Cooks rose to the challenge of making a cruelty-free diet both appealing and satisfying. They stewed bamboo shoots and deep-fried peonies. Some of them experimented with preparing food with ghee, sesame oil, and yogurt. These rich garnishes injected much-needed richness into meals. Cooks also devised ingenious tricks for turning gluten into “turtles.”


The efforts paid off. Foodies could not get enough of vegetarian food. Before long, restaurants sold meat-free snacks “just like in monasteries.” Book sellers also catered to the demand for such foods. In response, they included vegetarian recipes in popular almanacs.


The recipe below is from a fourteenth-century collection. Crunchy, complex, and creamy, the Buddhist bun is unlike anything I have eaten in Asia. If you are in the mood for ethical eating, this is a good place to start.



A Buddhist bun -- yogurt sauce is poured through the holes


Filling Recipe


I have streamlined the recipe in the interest of time, selecting only the ingredients that give the steamed buns their distinctive taste.

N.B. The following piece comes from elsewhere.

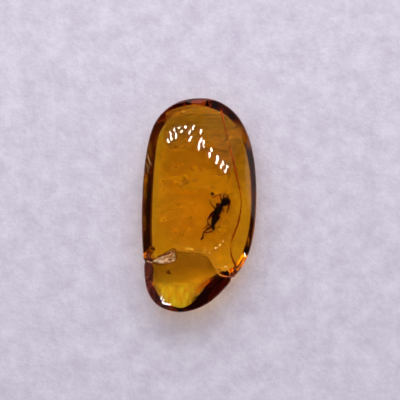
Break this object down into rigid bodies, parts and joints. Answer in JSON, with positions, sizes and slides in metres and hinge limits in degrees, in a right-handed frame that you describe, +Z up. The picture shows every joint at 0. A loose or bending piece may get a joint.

The bun is virtually a mean in itself



Gluten, ½ cup

Fresh cheese, 2/3 cup (you can use crumbled paneer, strained ricotta, queso fresco, or mascarpone). For a Chinese recipe, click here.

Mushrooms, 1/3 cup

Wood ears, 1/3 cup

Bamboo shoots, 1/3 cup (omit if brined or canned)

Dried persimmon, 1 fruit

Lotus root, 1/3 cup

Chinese yam, de-skinned (or substitute jicama or water chestnuts), 1/3 cup

Walnuts, 1/3 cup (de-skinned)

Spinach (1/3 cup)

Chinese celery, 1/3 cup (optional; do not substitute regular celery)

Chinese sweet wheat sauce, ¼ to 1/3 cup

Honey, 1 Tablespoon

Sesame oil


1. Follow this recipe to make the dough for the bun.

2. While the dough rises, prepare the filling. If using dried gluten and wood ears, you will need to soak these ahead of time.

3. Strain any excess liquid from the ingredients. Mince and mix in a bowl.

4. Add the seasoning, adjusting the amount of honey and sauce according to taste. Drizzle in a little sesame oil.

5. Fill the buns. Be sure to roll the dough out thick. The final product should be a sturdy, fluffy bun like char siu bao. Also leave an opening at the top of the bun.

6. While the buns steam, prepare the yogurt sauce. Mix yogurt with a little mild rice vinegar, diluted in water. Adjust sourness to taste.

7. When the buns are ready, drizzle the yogurt sauce into the holes of the buns.